# [Directions]
Only the lines from the line that has "before = set(bpy.data.objects)" through the line that has "return np.array(low) /" should be reproduced, exactly and with both ends kept.

# [Given information]

-*-

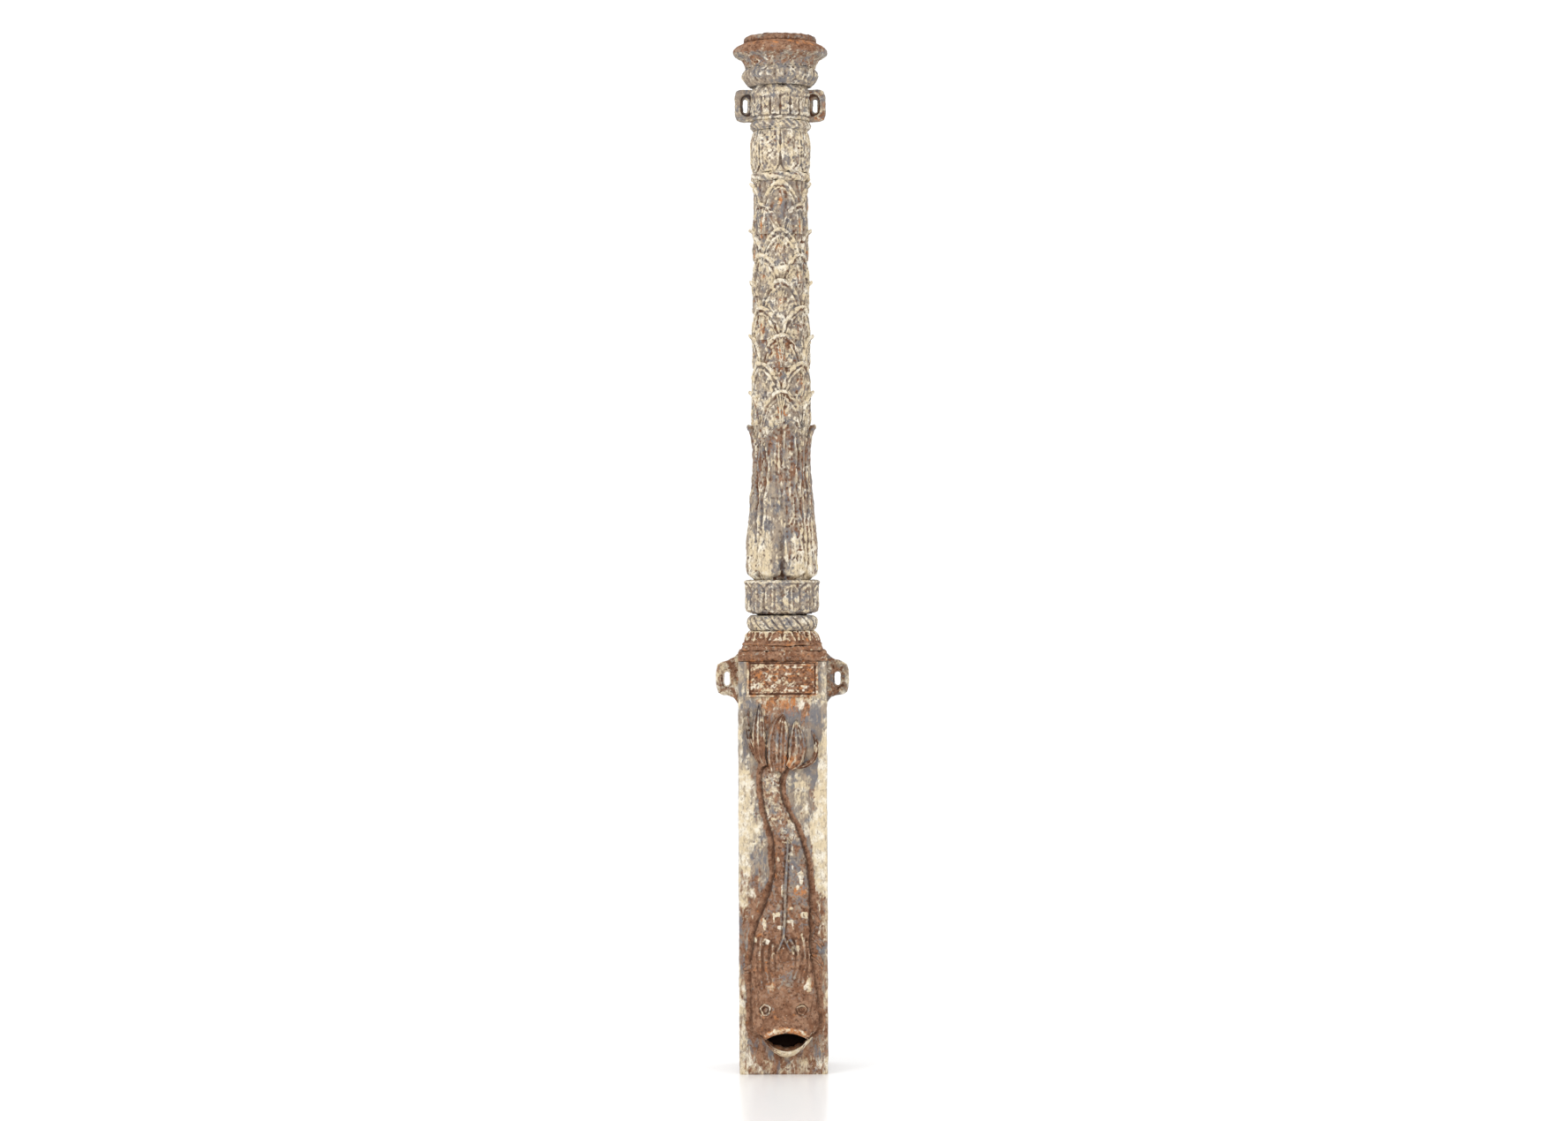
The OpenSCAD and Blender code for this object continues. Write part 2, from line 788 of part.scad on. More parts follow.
module right_fin() {
    color("darkkhaki")
        difference() {
            lobe([[46, 312], [58, 310], [70, 296], [68, 280], [78, 262], [80, 246], [74, 236], [62, 230],
                  [46, 226]], 10);
            body_solid();
            head_solid();
        }
}

socket_ring();
socket_flange();
gadroon_ring();
eared_collar();
upper_left_ear();
upper_right_ear();
bead_ring();
petalled_drum();
leaf_ring();
water_pipe();
palm_tier_1();
palm_tier_2();
palm_tier_3();
palm_tier_4();
palm_tier_5();
palm_tier_6();
palm_tier_7();
palm_tier_8();
palm_tier_9();
long_leaves();
petal_collar();
rope_ring();
base_moulding();
square_ledge();
boot_cap();
boot_shell();
outlet_sill();
nameplate();
fish_tail();
fish_body();
dorsal_ridge();
fish_head();
lower_lip();
left_eye();
right_eye();
left_fin();
right_fin();
lower_left_ear();
lower_right_ear();
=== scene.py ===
"""The looks of a cast-iron rainwater pipe shoe: a palm trunk on a square boot with a fish on its front.

Shapes are worked out in millimetres and turned into metres when their mesh is made. The front is -Y. An
angle round the pipe starts at the front and grows towards +X.
"""
import itertools
import math

import bpy
import numpy as np
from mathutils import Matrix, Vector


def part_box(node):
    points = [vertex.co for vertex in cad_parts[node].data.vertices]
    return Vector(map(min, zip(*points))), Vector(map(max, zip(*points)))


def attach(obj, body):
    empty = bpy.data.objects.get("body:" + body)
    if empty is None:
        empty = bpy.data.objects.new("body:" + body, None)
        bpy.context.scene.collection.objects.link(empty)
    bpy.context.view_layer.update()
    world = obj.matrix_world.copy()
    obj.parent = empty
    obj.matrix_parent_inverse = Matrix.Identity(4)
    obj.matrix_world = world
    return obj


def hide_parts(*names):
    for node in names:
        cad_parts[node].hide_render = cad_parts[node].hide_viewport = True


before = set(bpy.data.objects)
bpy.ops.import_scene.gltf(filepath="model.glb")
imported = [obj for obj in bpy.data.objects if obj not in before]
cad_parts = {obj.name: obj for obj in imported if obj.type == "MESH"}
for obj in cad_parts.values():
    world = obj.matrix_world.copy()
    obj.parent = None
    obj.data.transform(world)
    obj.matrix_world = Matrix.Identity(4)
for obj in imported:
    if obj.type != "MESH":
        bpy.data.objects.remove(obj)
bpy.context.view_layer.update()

MM = 0.001


# ---------------------------------------------------------------- places taken from the frame

def corners(node):
    """Lowest and highest corner of a CAD node, in mm."""
    low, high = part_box(node)
    return np.array(low) / MM, np.array(high) / MM


def heights(node):
    """Height of a CAD node's bottom and of its top, in mm."""
    low, high = corners(node)
    return low[2], high[2]


BOOT_HALF = corners("boot_shell")[1][0]
BOOT_TOP = heights("boot_shell")[1]
FRONT = -BOOT_HALF
BOOT_WALL = 9.0
PIPE_R = corners("water_pipe")[1][0]
TRUNK_FOOT = heights("palm_tier_1")[0]
TRUNK_HEAD = heights("palm_tier_9")[1]
TIERS = 9
LEAVES = 4
MOUTH_X = 5.5
MOUTH_Z = 71.0
MOUTH_HALF = 40.5
MOUTH_UP = 15.0
MOUTH_DOWN = 24.0
NECK_Z = heights("fish_head")[1]
EYE_X = 34.5
EYE_Z = 127.0


# ---------------------------------------------------------------- numbers

def mix(a, b, t):
    return a + (b - a) * t


def smooth(low, high, value):
    """0 below low, 1 above high, and an even curve between them."""
    t = np.clip((value - low) / (high - low), 0, 1)
    return t * t * (3 - 2 * t)


def bump(distance, width):
    return np.exp(-(distance / width) ** 2)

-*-

# [Correct result]
before = set(bpy.data.objects)
bpy.ops.import_scene.gltf(filepath="model.glb")
imported = [obj for obj in bpy.data.objects if obj not in before]
cad_parts = {obj.name: obj for obj in imported if obj.type == "MESH"}
for obj in cad_parts.values():
    world = obj.matrix_world.copy()
    obj.parent = None
    obj.data.transform(world)
    obj.matrix_world = Matrix.Identity(4)
for obj in imported:
    if obj.type != "MESH":
        bpy.data.objects.remove(obj)
bpy.context.view_layer.update()

MM = 0.001


# ---------------------------------------------------------------- places taken from the frame

def corners(node):
    """Lowest and highest corner of a CAD node, in mm."""
    low, high = part_box(node)
    return np.array(low) / MM, np.array(high) / MM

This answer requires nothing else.